As an undergraduate student, Doherty couldn’t shake an ingrained feeling of obligation. The only daughter in a family of boys, it seemed unfair that her brothers were expected to serve their country during the Vietnam War, yet no equivalent was expected of her. JVC Co-founder Fr. Jack Morris, S.J. approached her during a campus visit and encouraged her to serve as a Jesuit Volunteer. Seeking adventure and opportunity equal to both men and women, Doherty followed his advice.
Fifty years later, Doherty received the Fr. Jack Morris, S.J. Memorial Award at JVC Northwest’s annual benefit in Seattle. Award recipients “are former Jesuit volunteers who have demonstrated a lifetime commitment to working for the common good and bringing about peace and justice,” according to the organization’s website. When retiring Executive Director Jeanne Haster invited her to receive the award, Doherty said the idea was hard to grasp.
“It totally knocked me over, because I've known every person who ever got the Jack Morris Award, and they're all people I admire so much … And then I realized part of this is because my service was exactly 50 years ago, and I've been involved with JVC Northwest ever since.”
JVC’s core values – simple living, spirituality, social and ecological justice, and community – have guided Doherty personally and professionally.

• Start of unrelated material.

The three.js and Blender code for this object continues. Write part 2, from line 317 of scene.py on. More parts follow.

The value of community, however, has stood out most prominently for her and her family.
“The Corps exists to serve people on the margins through local, non-profit agency placements - but also to transform young adults' lives by living in community, grounded in the core values,” Doherty said. “In living together as an intentional community, all kinds of things about how you're going to live your adult life surface. [Volunteers] learn how important it is that everyone in that community be heard and be honored and understood.”

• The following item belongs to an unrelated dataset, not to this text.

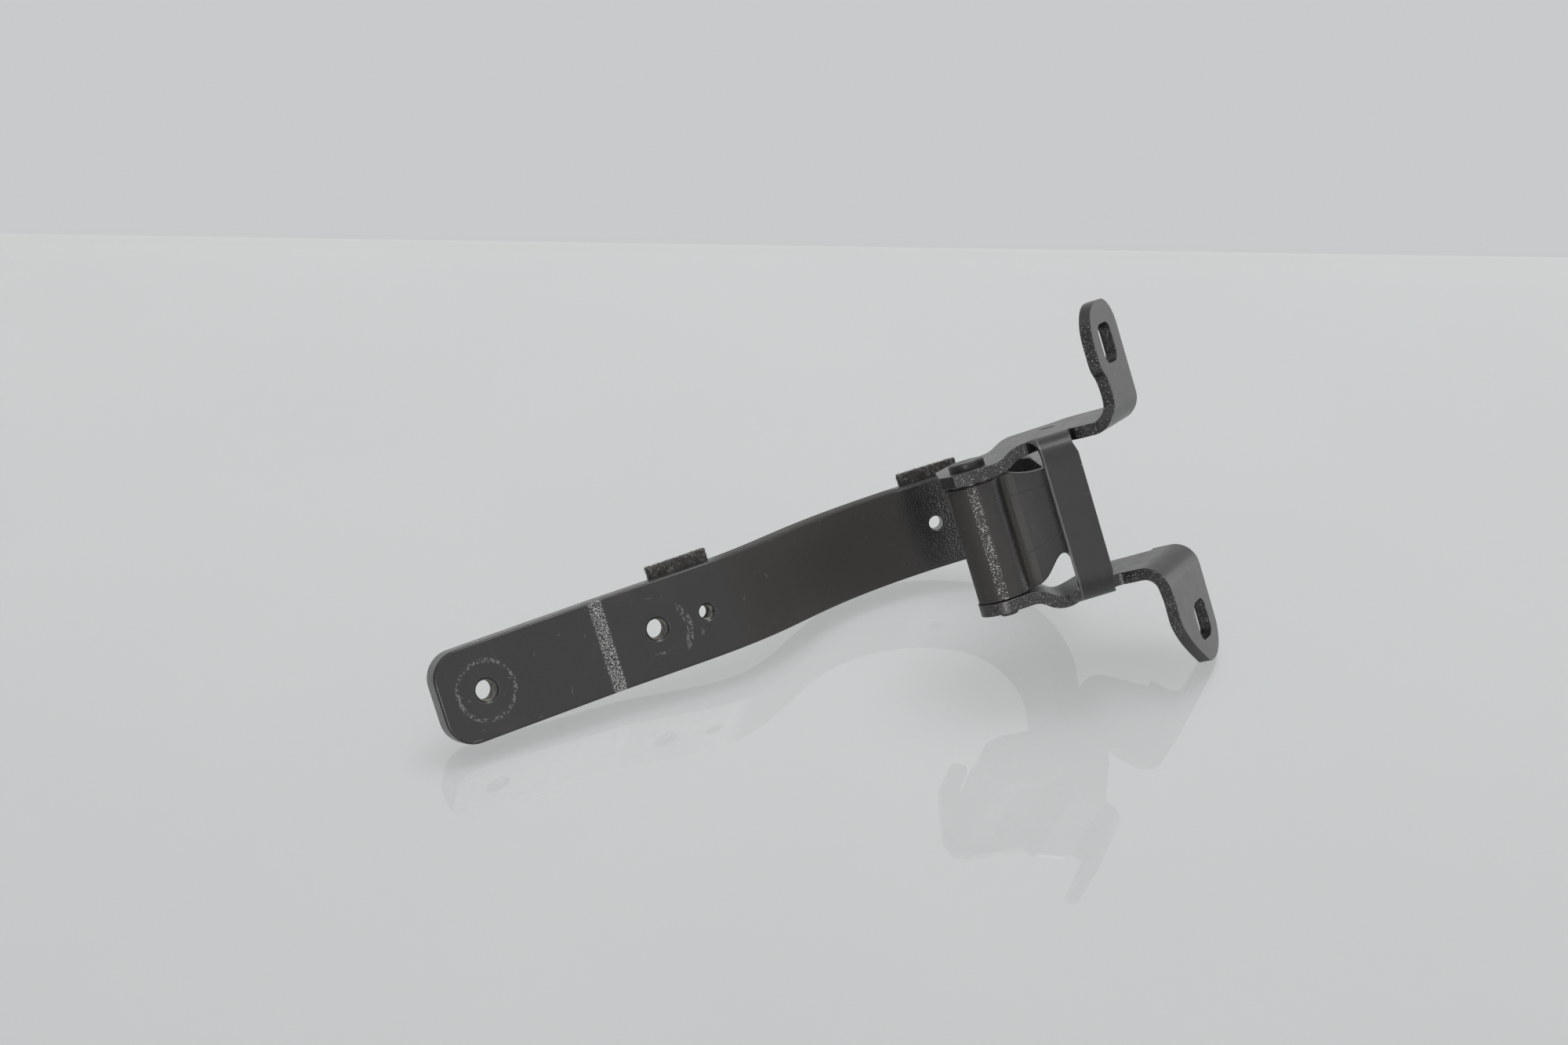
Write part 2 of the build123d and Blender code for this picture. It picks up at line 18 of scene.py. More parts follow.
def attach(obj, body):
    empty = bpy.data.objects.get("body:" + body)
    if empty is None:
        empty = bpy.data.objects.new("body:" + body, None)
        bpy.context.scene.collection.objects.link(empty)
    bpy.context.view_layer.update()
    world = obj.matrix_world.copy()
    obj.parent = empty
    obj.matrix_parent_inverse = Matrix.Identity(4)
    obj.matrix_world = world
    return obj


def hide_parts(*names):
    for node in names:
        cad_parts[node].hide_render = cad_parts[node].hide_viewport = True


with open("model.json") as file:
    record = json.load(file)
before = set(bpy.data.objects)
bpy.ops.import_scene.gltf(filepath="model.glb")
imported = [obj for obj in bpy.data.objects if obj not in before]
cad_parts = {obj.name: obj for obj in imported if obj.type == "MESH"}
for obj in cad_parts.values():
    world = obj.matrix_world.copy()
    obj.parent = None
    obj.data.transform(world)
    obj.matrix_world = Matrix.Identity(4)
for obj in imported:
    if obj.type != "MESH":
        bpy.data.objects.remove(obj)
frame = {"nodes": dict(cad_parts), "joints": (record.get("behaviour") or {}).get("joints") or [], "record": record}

Doherty worked at Yakima Valley College for three decades, where she gave extra focus to returning, female students. Inspired by her time advising high school seniors with their college applications in Alaska, Doherty eventually worked in administration and as a dean in other Washington and Oregon colleges. She found her passion serving branch campuses, especially its lower-income, adult students who viewed education as their ticket out of poverty, for themselves and their children.

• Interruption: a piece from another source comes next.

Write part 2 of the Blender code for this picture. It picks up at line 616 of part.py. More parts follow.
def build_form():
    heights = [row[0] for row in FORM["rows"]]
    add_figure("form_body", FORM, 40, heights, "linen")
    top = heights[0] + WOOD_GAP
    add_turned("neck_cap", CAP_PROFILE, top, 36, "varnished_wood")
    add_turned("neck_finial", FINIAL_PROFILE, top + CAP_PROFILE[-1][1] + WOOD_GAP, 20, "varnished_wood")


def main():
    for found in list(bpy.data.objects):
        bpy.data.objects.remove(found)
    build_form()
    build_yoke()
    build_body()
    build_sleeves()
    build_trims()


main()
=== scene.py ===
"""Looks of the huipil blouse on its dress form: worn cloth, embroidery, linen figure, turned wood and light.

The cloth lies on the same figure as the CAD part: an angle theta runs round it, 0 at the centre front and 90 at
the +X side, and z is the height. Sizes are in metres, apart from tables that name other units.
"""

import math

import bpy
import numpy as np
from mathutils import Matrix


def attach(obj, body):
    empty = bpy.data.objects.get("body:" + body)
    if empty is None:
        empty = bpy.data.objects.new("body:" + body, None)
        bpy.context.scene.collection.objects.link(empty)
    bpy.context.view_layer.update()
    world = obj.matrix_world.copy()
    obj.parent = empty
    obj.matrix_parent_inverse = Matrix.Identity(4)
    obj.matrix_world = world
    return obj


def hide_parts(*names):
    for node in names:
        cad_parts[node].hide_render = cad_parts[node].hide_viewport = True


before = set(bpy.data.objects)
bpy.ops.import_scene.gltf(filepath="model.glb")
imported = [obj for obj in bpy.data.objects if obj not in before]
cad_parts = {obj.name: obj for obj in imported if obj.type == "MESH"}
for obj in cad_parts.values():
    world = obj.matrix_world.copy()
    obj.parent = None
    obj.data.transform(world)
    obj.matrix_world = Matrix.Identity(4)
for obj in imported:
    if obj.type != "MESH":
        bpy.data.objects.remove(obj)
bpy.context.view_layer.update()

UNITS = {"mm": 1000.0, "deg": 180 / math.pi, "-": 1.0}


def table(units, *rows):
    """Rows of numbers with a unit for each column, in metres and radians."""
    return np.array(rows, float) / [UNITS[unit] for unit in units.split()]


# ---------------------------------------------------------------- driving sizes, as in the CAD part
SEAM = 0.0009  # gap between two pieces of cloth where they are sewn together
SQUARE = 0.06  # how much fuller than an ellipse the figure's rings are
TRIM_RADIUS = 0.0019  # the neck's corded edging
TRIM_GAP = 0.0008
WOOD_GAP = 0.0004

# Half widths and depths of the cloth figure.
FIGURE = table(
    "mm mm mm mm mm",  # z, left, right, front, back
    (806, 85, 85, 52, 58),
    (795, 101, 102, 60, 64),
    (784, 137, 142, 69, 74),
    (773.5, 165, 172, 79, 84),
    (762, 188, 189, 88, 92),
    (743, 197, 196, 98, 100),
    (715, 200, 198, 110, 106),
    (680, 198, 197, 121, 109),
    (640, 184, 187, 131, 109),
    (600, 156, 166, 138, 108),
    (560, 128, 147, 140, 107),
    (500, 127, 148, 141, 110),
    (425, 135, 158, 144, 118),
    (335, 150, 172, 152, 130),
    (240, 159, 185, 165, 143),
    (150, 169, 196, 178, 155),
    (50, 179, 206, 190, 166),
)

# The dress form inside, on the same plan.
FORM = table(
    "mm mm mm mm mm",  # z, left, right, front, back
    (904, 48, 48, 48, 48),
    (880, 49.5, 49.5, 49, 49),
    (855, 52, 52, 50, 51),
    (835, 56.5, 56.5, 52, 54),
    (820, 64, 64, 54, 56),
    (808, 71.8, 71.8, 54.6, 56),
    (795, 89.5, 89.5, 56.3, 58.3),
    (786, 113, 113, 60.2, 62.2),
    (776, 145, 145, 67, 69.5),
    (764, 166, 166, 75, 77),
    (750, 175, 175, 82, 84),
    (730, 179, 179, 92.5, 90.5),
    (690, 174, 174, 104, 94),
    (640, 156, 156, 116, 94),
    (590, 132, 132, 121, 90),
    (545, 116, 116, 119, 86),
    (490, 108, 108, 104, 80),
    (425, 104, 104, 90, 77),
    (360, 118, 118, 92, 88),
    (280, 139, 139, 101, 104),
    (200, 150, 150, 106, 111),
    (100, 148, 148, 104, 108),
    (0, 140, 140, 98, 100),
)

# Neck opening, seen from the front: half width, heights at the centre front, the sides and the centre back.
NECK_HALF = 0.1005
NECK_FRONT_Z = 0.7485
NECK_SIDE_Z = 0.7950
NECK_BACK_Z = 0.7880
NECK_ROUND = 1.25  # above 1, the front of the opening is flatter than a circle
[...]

While working in community colleges, Doherty also founded a drop-in center for Latina women, served on the JVC Northwest Board for multiple terms, chaired Yakima’s Catholic hospital and school boards, supported state and community programs for people with disabilities, and helped start with her family a series of monthly potlucks known today as “JVC support communities.” These potlucks gather local Jesuit Volunteers in faith and support, where families like Doherty’s connect with them through their struggles, joys and life transitions. What started as small parties in the Dohertys’ backyard now takes place in JVC communities across five states.
“I believe that JVC Northwest is part of a larger community, so I've always had a big focus on the community around us, as well,” Doherty said. “If you know what young people need and listen really well, you can help with those next steps.”
Leading classroom conversations about diversity in Alaska during the Civil Rights Movement, hosting monthly potlucks, guiding returning women students in community colleges, and offering community meals and beds to Jesuit Volunteers during their trips to the Olympic Peninsula, Doherty understands that communities often form in unexpected ways. She encourages prospective Jesuit Volunteers to consider service in their own lives after Gonzaga.
“It's with you forever,” Doherty said. “This year could be an investment in your life, to transform who you are and how you will be for all the rest of those years.”